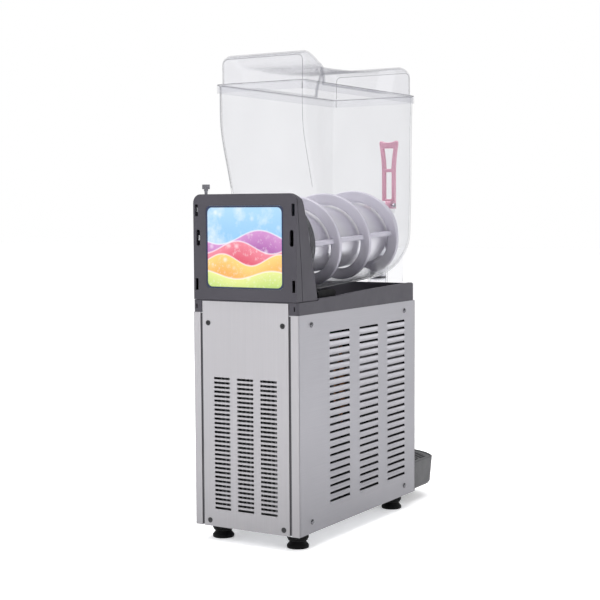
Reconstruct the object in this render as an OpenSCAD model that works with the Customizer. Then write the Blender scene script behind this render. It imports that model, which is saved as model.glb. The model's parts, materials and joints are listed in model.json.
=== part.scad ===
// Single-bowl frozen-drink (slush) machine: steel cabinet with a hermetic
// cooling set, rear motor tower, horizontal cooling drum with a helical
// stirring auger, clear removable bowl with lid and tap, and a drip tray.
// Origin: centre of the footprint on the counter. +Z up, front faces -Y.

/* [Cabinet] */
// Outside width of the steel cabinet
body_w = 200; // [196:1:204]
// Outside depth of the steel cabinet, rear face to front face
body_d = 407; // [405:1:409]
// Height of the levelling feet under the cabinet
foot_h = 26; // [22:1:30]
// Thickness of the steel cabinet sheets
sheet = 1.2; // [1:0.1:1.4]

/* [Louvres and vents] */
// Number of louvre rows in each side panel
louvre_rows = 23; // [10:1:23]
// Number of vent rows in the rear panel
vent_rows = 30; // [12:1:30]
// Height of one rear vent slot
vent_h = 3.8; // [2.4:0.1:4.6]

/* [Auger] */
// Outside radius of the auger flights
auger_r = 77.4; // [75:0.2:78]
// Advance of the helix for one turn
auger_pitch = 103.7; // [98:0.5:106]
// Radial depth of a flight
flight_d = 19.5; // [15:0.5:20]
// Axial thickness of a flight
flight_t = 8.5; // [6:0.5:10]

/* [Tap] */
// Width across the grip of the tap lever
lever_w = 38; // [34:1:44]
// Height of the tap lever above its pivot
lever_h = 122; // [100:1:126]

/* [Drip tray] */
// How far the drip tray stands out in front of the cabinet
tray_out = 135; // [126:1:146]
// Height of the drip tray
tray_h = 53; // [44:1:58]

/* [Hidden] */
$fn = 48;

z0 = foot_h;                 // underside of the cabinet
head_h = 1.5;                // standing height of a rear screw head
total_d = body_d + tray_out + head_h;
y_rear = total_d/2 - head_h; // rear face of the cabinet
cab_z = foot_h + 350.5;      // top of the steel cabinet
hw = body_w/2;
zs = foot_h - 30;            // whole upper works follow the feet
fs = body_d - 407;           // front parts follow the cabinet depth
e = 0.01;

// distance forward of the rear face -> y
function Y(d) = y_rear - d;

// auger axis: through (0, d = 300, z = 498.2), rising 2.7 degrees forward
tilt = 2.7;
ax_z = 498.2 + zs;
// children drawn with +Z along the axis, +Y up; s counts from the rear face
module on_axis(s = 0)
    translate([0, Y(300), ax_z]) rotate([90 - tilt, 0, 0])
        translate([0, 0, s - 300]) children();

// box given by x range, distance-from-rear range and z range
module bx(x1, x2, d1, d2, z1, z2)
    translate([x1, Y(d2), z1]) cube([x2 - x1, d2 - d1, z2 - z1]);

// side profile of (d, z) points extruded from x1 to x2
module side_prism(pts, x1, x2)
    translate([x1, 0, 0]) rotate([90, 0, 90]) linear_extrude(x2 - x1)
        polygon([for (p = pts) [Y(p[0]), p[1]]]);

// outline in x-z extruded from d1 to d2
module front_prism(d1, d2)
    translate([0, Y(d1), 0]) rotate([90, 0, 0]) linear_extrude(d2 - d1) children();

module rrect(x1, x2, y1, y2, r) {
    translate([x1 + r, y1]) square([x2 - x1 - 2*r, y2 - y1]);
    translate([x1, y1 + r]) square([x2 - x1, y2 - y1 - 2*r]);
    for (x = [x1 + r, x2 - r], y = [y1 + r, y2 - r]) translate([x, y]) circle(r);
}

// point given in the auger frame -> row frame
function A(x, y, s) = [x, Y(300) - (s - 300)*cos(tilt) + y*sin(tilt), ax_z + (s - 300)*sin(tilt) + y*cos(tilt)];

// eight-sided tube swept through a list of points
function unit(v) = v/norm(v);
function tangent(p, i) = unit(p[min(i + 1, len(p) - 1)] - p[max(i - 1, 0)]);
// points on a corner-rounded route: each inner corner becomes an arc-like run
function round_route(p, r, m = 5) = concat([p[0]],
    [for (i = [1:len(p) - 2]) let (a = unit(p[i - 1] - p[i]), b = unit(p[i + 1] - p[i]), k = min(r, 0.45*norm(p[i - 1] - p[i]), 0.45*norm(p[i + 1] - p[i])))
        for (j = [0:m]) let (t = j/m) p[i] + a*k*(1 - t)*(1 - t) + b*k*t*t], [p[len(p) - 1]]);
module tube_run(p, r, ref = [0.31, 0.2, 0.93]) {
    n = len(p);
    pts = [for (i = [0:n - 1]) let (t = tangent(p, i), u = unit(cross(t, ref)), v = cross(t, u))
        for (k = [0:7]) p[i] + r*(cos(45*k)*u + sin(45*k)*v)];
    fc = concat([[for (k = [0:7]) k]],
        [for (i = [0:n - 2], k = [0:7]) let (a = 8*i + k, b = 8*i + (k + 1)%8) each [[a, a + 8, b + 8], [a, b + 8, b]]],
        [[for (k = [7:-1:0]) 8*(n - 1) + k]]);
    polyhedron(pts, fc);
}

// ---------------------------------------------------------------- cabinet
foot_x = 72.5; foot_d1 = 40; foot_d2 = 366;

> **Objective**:
Extract the first line above and each line after it up to and including the one with "vent_h = 3.8; // [2.4:0.1:4.6]", please, exactly and with nothing else.

> **Answer to the exercise**:
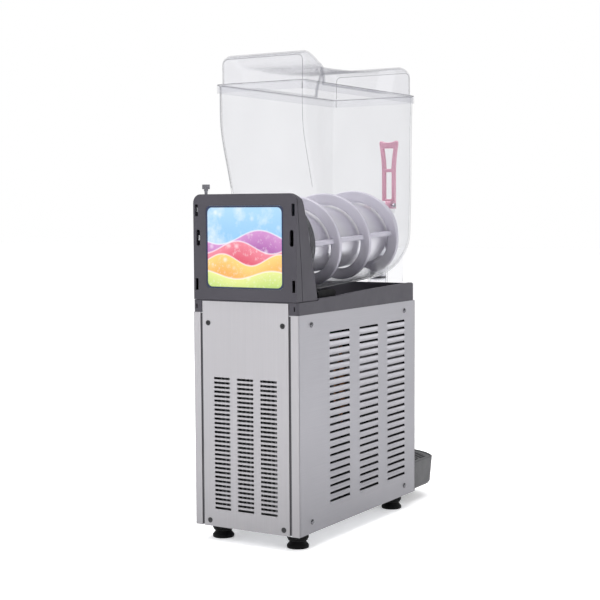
Reconstruct the object in this render as an OpenSCAD model that works with the Customizer. Then write the Blender scene script behind this render. It imports that model, which is saved as model.glb. The model's parts, materials and joints are listed in model.json.
=== part.scad ===
// Single-bowl frozen-drink (slush) machine: steel cabinet with a hermetic
// cooling set, rear motor tower, horizontal cooling drum with a helical
// stirring auger, clear removable bowl with lid and tap, and a drip tray.
// Origin: centre of the footprint on the counter. +Z up, front faces -Y.

/* [Cabinet] */
// Outside width of the steel cabinet
body_w = 200; // [196:1:204]
// Outside depth of the steel cabinet, rear face to front face
body_d = 407; // [405:1:409]
// Height of the levelling feet under the cabinet
foot_h = 26; // [22:1:30]
// Thickness of the steel cabinet sheets
sheet = 1.2; // [1:0.1:1.4]

/* [Louvres and vents] */
// Number of louvre rows in each side panel
louvre_rows = 23; // [10:1:23]
// Number of vent rows in the rear panel
vent_rows = 30; // [12:1:30]
// Height of one rear vent slot
vent_h = 3.8; // [2.4:0.1:4.6]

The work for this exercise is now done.